• [The task]: Of the lines listed below, return exactly those that run from the line containing "pinGroup.add(end);" through the line containing "bpy.data.objects.remove(obj)", both included.

• [Source data]:
--- BEGIN ---

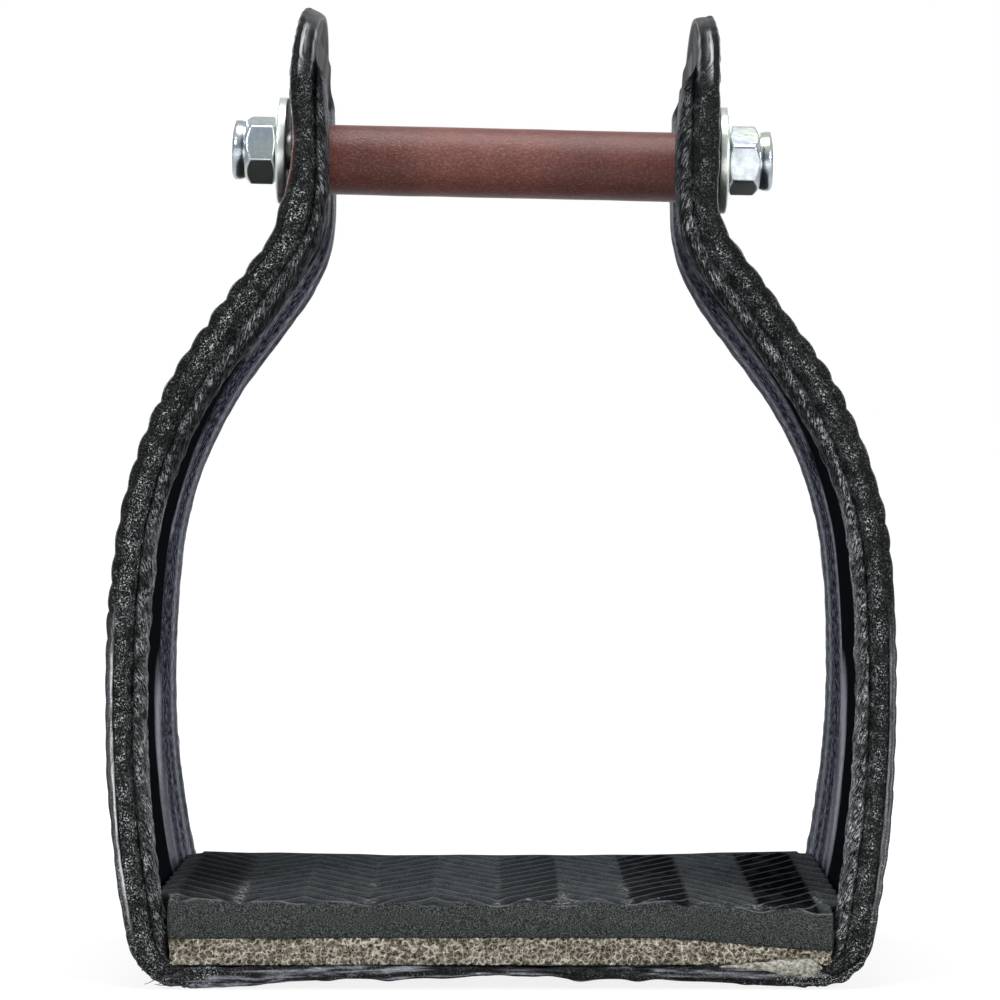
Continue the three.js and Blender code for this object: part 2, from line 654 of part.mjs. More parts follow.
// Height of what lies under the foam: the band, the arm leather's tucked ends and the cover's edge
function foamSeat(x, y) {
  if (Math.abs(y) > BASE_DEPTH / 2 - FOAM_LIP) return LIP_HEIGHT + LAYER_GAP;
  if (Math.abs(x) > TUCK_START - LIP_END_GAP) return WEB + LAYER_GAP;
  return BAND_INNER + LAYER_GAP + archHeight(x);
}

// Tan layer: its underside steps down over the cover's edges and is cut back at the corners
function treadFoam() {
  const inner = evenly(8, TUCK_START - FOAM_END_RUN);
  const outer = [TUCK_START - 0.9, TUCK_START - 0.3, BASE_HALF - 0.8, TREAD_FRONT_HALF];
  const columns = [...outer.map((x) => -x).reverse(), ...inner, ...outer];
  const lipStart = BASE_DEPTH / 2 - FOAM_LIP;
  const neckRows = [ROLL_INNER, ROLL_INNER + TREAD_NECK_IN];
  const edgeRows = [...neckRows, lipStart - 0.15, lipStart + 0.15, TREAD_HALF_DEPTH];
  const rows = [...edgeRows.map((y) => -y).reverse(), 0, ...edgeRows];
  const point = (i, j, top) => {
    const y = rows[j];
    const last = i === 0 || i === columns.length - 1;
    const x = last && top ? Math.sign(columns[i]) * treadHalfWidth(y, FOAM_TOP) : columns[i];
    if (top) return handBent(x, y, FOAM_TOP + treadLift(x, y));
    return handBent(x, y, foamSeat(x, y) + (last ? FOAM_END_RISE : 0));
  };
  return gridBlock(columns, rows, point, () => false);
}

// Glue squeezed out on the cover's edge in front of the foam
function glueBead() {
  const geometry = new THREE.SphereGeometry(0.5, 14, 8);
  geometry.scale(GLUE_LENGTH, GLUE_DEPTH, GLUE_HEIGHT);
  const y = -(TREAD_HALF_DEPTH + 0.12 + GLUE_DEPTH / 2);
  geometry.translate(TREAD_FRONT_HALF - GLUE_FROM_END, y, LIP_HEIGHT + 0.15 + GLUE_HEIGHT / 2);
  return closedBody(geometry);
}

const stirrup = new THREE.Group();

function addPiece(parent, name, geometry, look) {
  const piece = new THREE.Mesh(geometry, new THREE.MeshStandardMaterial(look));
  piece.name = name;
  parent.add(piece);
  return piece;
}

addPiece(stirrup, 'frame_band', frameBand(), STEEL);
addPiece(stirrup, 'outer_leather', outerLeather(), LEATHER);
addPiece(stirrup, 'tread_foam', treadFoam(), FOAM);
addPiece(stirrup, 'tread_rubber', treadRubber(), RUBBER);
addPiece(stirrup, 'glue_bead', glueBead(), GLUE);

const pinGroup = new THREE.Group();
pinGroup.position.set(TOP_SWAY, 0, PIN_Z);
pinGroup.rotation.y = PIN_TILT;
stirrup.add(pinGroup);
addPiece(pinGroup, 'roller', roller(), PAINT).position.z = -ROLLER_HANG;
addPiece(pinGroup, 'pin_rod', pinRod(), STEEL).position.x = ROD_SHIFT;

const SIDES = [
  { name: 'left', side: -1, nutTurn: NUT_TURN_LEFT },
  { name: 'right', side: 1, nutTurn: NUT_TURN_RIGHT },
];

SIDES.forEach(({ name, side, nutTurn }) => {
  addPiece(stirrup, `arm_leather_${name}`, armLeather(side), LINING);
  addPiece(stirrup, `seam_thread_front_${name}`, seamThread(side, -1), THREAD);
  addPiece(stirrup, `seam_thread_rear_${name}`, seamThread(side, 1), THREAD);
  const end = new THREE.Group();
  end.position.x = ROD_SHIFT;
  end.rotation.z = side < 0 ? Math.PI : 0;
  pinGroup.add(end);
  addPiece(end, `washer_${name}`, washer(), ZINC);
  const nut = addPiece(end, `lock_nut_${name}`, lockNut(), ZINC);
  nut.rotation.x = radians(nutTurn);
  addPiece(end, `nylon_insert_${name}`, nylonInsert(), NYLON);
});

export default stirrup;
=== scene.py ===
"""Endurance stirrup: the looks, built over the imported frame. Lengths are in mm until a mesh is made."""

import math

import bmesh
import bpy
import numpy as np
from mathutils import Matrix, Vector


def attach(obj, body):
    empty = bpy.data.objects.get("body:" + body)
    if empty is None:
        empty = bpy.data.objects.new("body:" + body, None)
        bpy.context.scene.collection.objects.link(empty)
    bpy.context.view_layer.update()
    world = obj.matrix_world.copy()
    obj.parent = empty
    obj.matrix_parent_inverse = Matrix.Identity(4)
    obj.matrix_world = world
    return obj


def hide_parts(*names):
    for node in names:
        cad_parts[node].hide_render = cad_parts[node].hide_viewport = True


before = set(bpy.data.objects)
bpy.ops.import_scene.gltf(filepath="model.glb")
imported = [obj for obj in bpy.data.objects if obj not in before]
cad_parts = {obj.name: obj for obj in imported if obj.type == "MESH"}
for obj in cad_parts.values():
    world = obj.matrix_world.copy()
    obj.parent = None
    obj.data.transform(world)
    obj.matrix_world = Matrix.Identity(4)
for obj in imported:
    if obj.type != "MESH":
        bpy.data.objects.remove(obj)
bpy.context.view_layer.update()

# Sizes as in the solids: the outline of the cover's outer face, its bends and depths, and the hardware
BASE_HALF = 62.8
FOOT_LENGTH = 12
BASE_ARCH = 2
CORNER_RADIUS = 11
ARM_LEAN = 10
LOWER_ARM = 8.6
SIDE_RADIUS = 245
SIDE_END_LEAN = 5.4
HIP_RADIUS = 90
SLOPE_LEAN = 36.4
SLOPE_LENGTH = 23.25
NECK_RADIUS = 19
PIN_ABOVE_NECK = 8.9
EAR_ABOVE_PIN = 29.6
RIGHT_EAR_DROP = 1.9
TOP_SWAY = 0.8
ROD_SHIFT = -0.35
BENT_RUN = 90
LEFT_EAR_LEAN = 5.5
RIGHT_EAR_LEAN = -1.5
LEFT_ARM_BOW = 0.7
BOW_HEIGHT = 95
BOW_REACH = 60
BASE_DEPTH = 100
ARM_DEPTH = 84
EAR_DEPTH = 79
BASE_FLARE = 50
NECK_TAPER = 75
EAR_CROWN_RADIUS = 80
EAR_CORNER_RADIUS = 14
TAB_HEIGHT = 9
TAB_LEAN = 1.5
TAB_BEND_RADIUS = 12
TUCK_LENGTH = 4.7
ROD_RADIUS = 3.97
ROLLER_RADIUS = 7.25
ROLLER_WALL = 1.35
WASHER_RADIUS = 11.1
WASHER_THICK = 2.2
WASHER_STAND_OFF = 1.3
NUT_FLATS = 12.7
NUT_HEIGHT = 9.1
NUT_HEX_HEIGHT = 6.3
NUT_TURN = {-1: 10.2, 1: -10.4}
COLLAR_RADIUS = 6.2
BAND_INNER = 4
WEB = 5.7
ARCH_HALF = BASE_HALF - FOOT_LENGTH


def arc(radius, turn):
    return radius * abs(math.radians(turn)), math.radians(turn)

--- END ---

• [Answer to the exercise]:
  pinGroup.add(end);
  addPiece(end, `washer_${name}`, washer(), ZINC);
  const nut = addPiece(end, `lock_nut_${name}`, lockNut(), ZINC);
  nut.rotation.x = radians(nutTurn);
  addPiece(end, `nylon_insert_${name}`, nylonInsert(), NYLON);
});

export default stirrup;
=== scene.py ===
"""Endurance stirrup: the looks, built over the imported frame. Lengths are in mm until a mesh is made."""

import math

import bmesh
import bpy
import numpy as np
from mathutils import Matrix, Vector


def attach(obj, body):
    empty = bpy.data.objects.get("body:" + body)
    if empty is None:
        empty = bpy.data.objects.new("body:" + body, None)
        bpy.context.scene.collection.objects.link(empty)
    bpy.context.view_layer.update()
    world = obj.matrix_world.copy()
    obj.parent = empty
    obj.matrix_parent_inverse = Matrix.Identity(4)
    obj.matrix_world = world
    return obj


def hide_parts(*names):
    for node in names:
        cad_parts[node].hide_render = cad_parts[node].hide_viewport = True


before = set(bpy.data.objects)
bpy.ops.import_scene.gltf(filepath="model.glb")
imported = [obj for obj in bpy.data.objects if obj not in before]
cad_parts = {obj.name: obj for obj in imported if obj.type == "MESH"}
for obj in cad_parts.values():
    world = obj.matrix_world.copy()
    obj.parent = None
    obj.data.transform(world)
    obj.matrix_world = Matrix.Identity(4)
for obj in imported:
    if obj.type != "MESH":
        bpy.data.objects.remove(obj)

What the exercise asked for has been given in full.